Cumhuriyet sayesinde kargaşa ortadan kalkmış ve her alanda ülkemiz hızla kalkınmaya başlamıştır. Barış ortamı sağlanmış, huzur sağlanmış, bilim ve kültür alanında büyük adımlar atılmıştır. Cumhuriyet bir aydınlanma dönemi, medeni millet olma durumudur. Çünkü cumhuriyet yaşamdır, özgürlüktür, nefes almaktır.

Cumhuriyet İlan Edilmeseydi Ne Olurdu?

 

Cumhuriyet İlan Edilmeseydi Ne Olurdu?


Cumhuriyet ile birlikte halkımızın kaderi halkımızın elinde olmuştur ve halk yönetime ortak olmuştur. Cumhuriyet ilan edilmeseydi ülkemiz Afganistan’dan ve diğer geri kalmış ülkelerden farksız olurdu. Hiçbir anlamda gelişme ve ilerleme sağlanamazdı. İnsana , bireye verilen değer olmazdı. Yönetim tek bir kişinin egemenliğine bağlı olurdu ve halkın iradesi asla ön planda olmazdı ve saltanat devam ederdi. Hür olmayan adama insan denmez.

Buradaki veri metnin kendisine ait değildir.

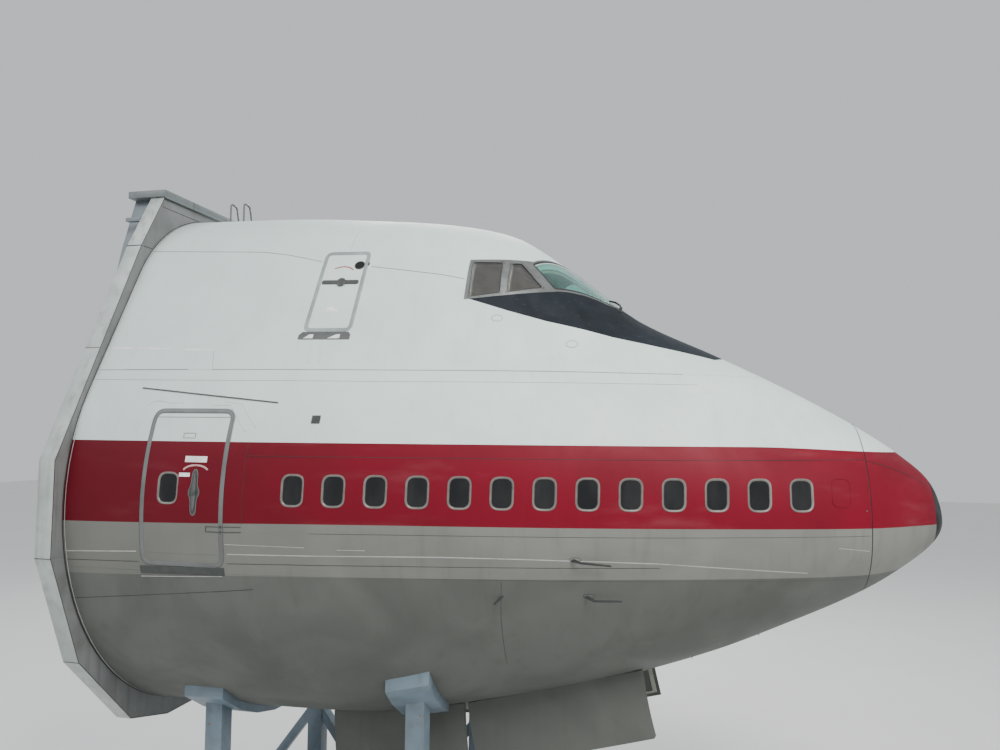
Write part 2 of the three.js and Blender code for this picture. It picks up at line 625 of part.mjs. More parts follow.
// Tyre and rim profiles turn about the axle: radius and offset from the wheel's middle
function turned(profile) {
  const geometry = new THREE.LatheGeometry(
    [...profile, profile[0]].map(([radius, offset]) => new THREE.Vector2(radius, offset)), wheelSegments,
  );
  return solid(geometry);
}
const bothHalves = (half) => [
  ...half.map(([radius, offset]) => [radius, -offset]), ...[...half].reverse(),
];
const tyreShape = turned(bothHalves(tyreProfile.map(({ radius, offset }) => [radius, offset])));
const rimRadius = tyreProfile[0].radius - seat;
const rimShape = turned(bothHalves([
  [rim.bore, rim.width / 2 - rim.hubInset], [rim.hubRadius, rim.width / 2 - rim.hubInset],
  [rim.hubRadius, rim.dish / 2], [rimRadius - rim.lip, rim.dish / 2],
  [rimRadius - rim.lip, rim.width / 2], [rimRadius, rim.width / 2],
]));

const gearGroup = new THREE.Group();
gearGroup.position.set(-gear.station, 0, 0);
gearGroup.add(
  mesh('gear_outer_cylinder', legShape, paint.steel),
  mesh('gear_drag_brace', braceShape, paint.steel),
  mesh('gear_piston_axle', pistonShape, paint.chrome),
  mesh('gear_torque_links', linksShape, paint.steel),
  mesh('taxi_lights', lampsShape, paint.steel),
);
for (const [side, sign] of sides) {
  const parts = [
    mesh(`nose_tyre_${side}`, tyreShape, paint.rubber),
    mesh(`nose_wheel_${side}`, rimShape, paint.steel),
  ];
  for (const part of parts) {
    part.position.set(axleAt.x, (sign * gear.track) / 2, axleAt.z);
    gearGroup.add(part);
  }
}

// A gear door is drawn shut, then turned open about its hinge line
function gearDoor(name, door, sign) {
  const offset = bay.halfWidth - doorHinge.knuckle - doorHinge.play;
  const end = (station) => new THREE.Vector3(-station, sign * offset, bellyAt(station, offset));
  const [front, rear] = [end(door.front), end(door.rear)];
  const reach = [door.front - 100, door.rear + 100];
  const offsets = [sign * door.reach, sign * offset].sort((a, b) => a - b);
  const skin = loft(...reach, 0).subtract(loft(...reach, gearDoorDepth))
    .intersect(block([door.front, door.rear], offsets, [-far, bay.roof]));
  const along = front.clone().sub(rear).normalize();
  const open = THREE.MathUtils.degToRad(door.open);
  const lean = new THREE.Quaternion().setFromUnitVectors(new THREE.Vector3(1, 0, 0), along);
  const trim = new THREE.BoxGeometry(far, far, 2 * doorHinge.trimDrop);
  trim.translate(0, sign * (far / 2 + doorHinge.trim), 0);
  trim.rotateX(-sign * open);
  trim.applyQuaternion(lean);
  trim.translate(...front.clone().add(rear).multiplyScalar(0.5).toArray());
  const leaf = skin.subtract(solid(trim)).add(
    bar(rear.toArray(), front.toArray(), doorHinge.knuckle, 12),
  );
  const pivot = new THREE.Group();
  pivot.position.copy(front);
  pivot.quaternion.setFromAxisAngle(along, sign * open);
  const made = mesh(name, leaf, paint.grey);
  made.position.copy(front).negate();
  pivot.add(made);
  return pivot;
}
const gearDoors = sides.flatMap(([side, sign]) => [
  gearDoor(`gear_door_front_${side}`, frontGearDoor, sign),
  gearDoor(`gear_door_rear_${side}`, rearGearDoor, sign),
]);

const airframe = new THREE.Group();
airframe.position.set(noseTipX, 0, bellyHeight);
airframe.add(...shell, ...doors, ...glass, ...furniture, ...nose, ...rearParts, gearGroup, ...gearDoors);

// Cradle: beams on the floor, posts with knee braces, and pads that fit the belly
const floor = -bellyHeight;
const beamTop = floor + cradle.beam;
const [inner, outer] = [cradle.offset - cradle.beam / 2, cradle.offset + cradle.beam / 2];
const onSide = (sign, near, away) => [sign * near, sign * away].sort((a, b) => a - b);
const clearOfBelly = loft(trestle.frontStation - 1600, cutStation, -seat);
const padLayer = (station) => {
  const range = [station - 500, station + 500];
  return loft(...range, -trestle.padDepth).subtract(loft(...range, -seat));
};
const padRange = (station) => [station - trestle.padLength / 2, station + trestle.padLength / 2];

function post(station, sign, top) {
  const across = onSide(sign, cradle.offset - trestle.post / 2, cradle.offset + trestle.post / 2);
  const upright = block([station - trestle.post / 2, station + trestle.post / 2], across,
    [beamTop + seat, top]);
  const y = sign * cradle.offset;
  const diagonal = (way) => plank([-station + way * kneeBrace.run, y, beamTop - 40],
    [-station, y, beamTop + kneeBrace.rise], trestle.post - 60, kneeBrace.thickness);
  return upright.add(diagonal(1)).add(diagonal(-1))
    .subtract(block([0, cutStation], [-far, far], [-far, beamTop + seat]));
}

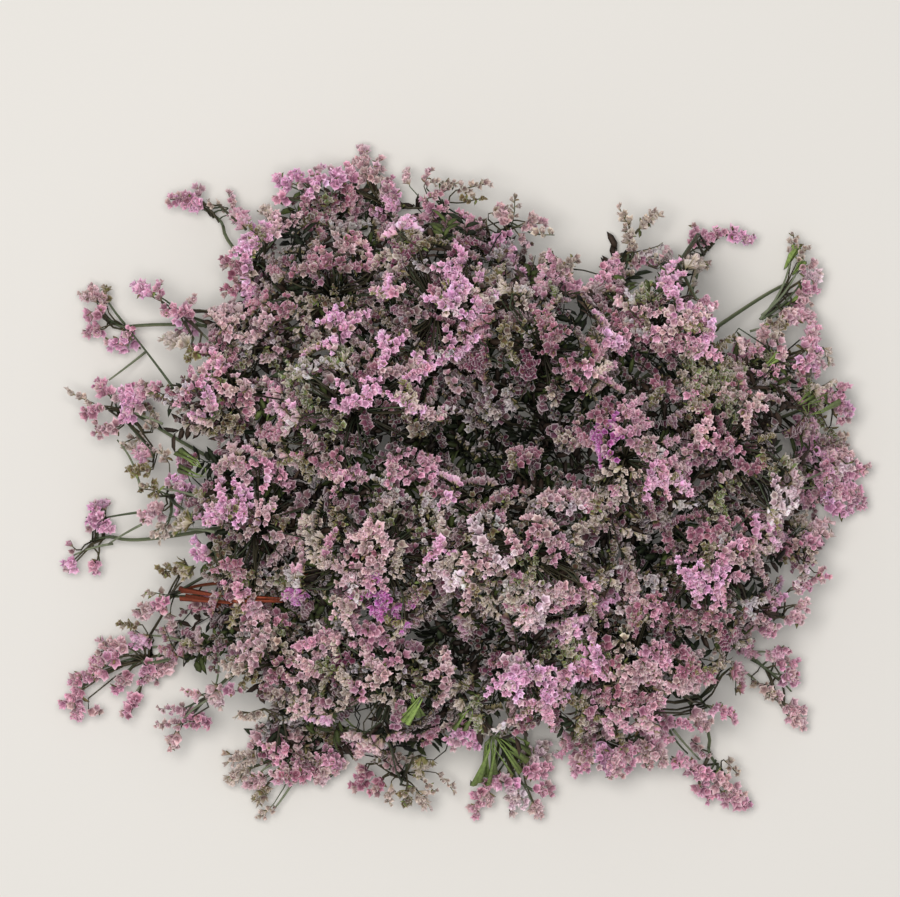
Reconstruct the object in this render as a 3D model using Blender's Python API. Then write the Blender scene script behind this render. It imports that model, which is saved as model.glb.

 Cumhuriyet bir insan olma projesidir. Çünkü cumhuriyetle bireye verilen değer artmış ve birey olma yolunda gidilmiştir. Cumhuriyet ilan edilmeseydi kadınlara çeşitli haklar verilmeyecekti, yeni gelişmeler sağlanamayacaktı. Cumhuriyet ilan edilmeseydi sulh içinde yaşayamayacaktık. Bütün bunlar Mustafa Kemal  sayesinde olmuştur. Demokrasinin taşları Cumhuriyetin ilanı ile döşenmiştir. Cumhuriyet ilan edilmeseydi kargaşa olurdu, iç karışıklıklar ortaya çıkardı. Cumhuriyet olmasaydı halkımız onun  bunun direktifiyle hareket etmeye devam edecek ve kendi iradesini ortaya koyamayacaktı. Eğitim, öğretim, bilim ve sanat alanında, sanayide, ticarette, ekonomide hiçbir ilerleme sağlanamazdı. Cumhuriyet ile birlikte özgürlükler artmış ve insana verilen değer fazlası ile artmıştır. 


Ülkemiz her türlü gelişmeye ve ilerlemeye başlamıştır. Dünya ile entegrasyonumuz başlamıştır. Cumhuriyet ilan edilmeseydi Ortaçağ Avrupa'sından farkımız olmadı ve gerilemeye devam ederdik. Cumhuriyet olmasaydı Türkiye Cumhuriyeti diye özgür ve bağımsız bir devlet olmazdı.